The HCAI measures the share of home purchase loans that are likely to default—that is, go unpaid for more than 90 days past their due date. A lower HCAI indicates that lenders are unwilling to tolerate defaults and are imposing tighter lending standards, making it harder to get a loan. A higher HCAI indicates that lenders are willing to tolerate defaults and are taking more risks, making it easier to get a loan.

Mortgage credit availability in the government-sponsored enterprise (GSE) channel—Fannie Mae and Freddie Mac—has rebounded to 2.4 since its low of 1.4 in 2011. Both the government (FVR) channel and portfolio and private-label securities (PP) channel remain close to or at record lows. The FVR channel includes the Federal Housing Administration, the US Department of Veterans Affairs, and the US Department of Agriculture Rural Development programs.

Significant space remains to safely expand the credit box. If the current default risk was doubled across all channels, risk would still be within the precrisis (2001–03) standard of 12.5 percent for the whole mortgage market.

We will publish an updated HCAI for Q3 2017 in January 2018.

HCAI by Channels

GSE Loans

The GSE market has expanded the credit box for borrowers more effectively than the FVR channel has. The downward trend of credit availability in the GSE channel was reversed in Q2 2011. From Q2 2011 to Q2 2017, the total risk taken by the GSE channel increased 73 percent, from 1.4 to 2.4 percent.

Government Loans

The total default risk the government loan channel is willing to take bottomed out at 9.6 percent in Q3 2013. It has fluctuated at or above that number since then. In Q2 2017, the risk in the government channel rose from 10.0 to 10.7 percent, which is still about half the pre-bubble level.

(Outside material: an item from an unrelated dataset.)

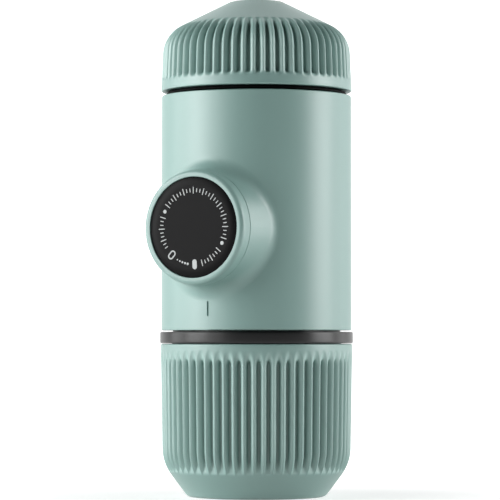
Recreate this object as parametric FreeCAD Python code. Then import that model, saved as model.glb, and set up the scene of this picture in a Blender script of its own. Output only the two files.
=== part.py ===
import FreeCAD, Part
import math
import os

# Handheld manual espresso maker, standing on its cup with the water tank on top.
# Millimetres. +Z is up, the origin is the centre of the cup's flat base.
# The hand pump lies across the body and its knob points forwards, along -Y.

vec = FreeCAD.Vector
FULL_TURN = 360.0
TOUCH = 1e-6

# ---- The stack that shows outside, from the table up ----
cup_height = 47.8
cup_flange_gap = 0.4
flange_thickness = 3.1
flange_body_gap = 0.7
body_height = 73.6
body_cover_gap = 1.5
cover_height = 28.3

# ---- Fits and clearances ----
seat_gap = 0.1
ring_gap = 0.2
running_fit = 0.05
sliding_gap = 0.4
thread_gap = 0.3
skirt_end_gap = 1.8
piston_end_gap = 0.45
guide_floor_gap = 0.3
guide_roof_gap = 1.1
edge_break = 0.3
soft_edge = 0.4
thread_flank_angle = 20.0
spring_points_per_turn = 4

# ---- Flutes, the same on the cup and on the tank cover ----
flute_count = 60
flute_width = 2.0
flute_depth = 1.4
flute_corner = 0.85
flute_reach = 6.0
flute_fade_lean = 40.0

# ---- Cup ----
cup_rim_inset = 0.2
cup_side_lean = 0.6
cup_foot_inset = 7.9
cup_foot_slope = 37.0
cup_shoulder_round = 14.0
cup_foot_round = 2.0
cup_rim_round = 0.5
cup_wall = 3.1
cup_floor = 3.0
cup_inside_round = 9.0
cup_flute_top_margin = 5.1
cup_flute_fade = 4.0

# ---- Outlet head: flange, neck, skirt and valve housing ----
flange_proud = 0.5
flange_round = 0.45
head_collar_step = 1.3
neck_wall = 2.0
head_neck_height = 8.5
head_skirt_depth = 4.7
head_skirt_gap = 0.4
head_belly_inset = 2.6
head_belly_drop = 1.6
head_belly_round = 2.5
head_floor_drop = 0.6
head_floor_round = 1.0
basket_ledge_width = 2.0
funnel_mouth_margin = 1.0
funnel_depth = 8.0
valve_bore_radius = 3.0
valve_bore_length = 2.0
valve_housing_radius = 8.0
valve_chamber_radius = 5.2
valve_chamber_length = 9.6
valve_housing_length = 6.0
housing_step = 0.5
seal_section_radius = 0.8
seal_squeeze_gap = 0.1
seal_groove_drop = 1.4
seal_groove_bite = 0.3

# ---- Spout cap, crema valve and its spring ----
spout_wall = 1.75
spout_floor = 2.0
spout_round = 0.8
spout_hole_radius = 1.2
spout_hole_pitch_radius = 3.4
spout_hole_count = 3
poppet_radius = 4.4
poppet_thickness = 1.9
poppet_nose_radius = 2.5
poppet_nose_length = 1.5
poppet_nose_round = 0.8
poppet_tail_radius = 1.5
poppet_tail_length = 2.6
crema_spring_radius = 3.2
crema_spring_wire = 0.35
crema_spring_turns = 4.0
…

Portfolio and Private-Label Securities Loans

The PP channel took higher product risk than the FVR and GSE channels during the bubble. After the crisis, the channel’s product and borrower risks dropped sharply. The numbers have stabilized since 2013, with product risk fluctuating below 0.6 percent and borrower risk around 2.0 percent. The PP channel took only 0.19 percent product risk in Q2 2017. The total default risk taken by this market remains low, at 2.1 percent in Q2 2017.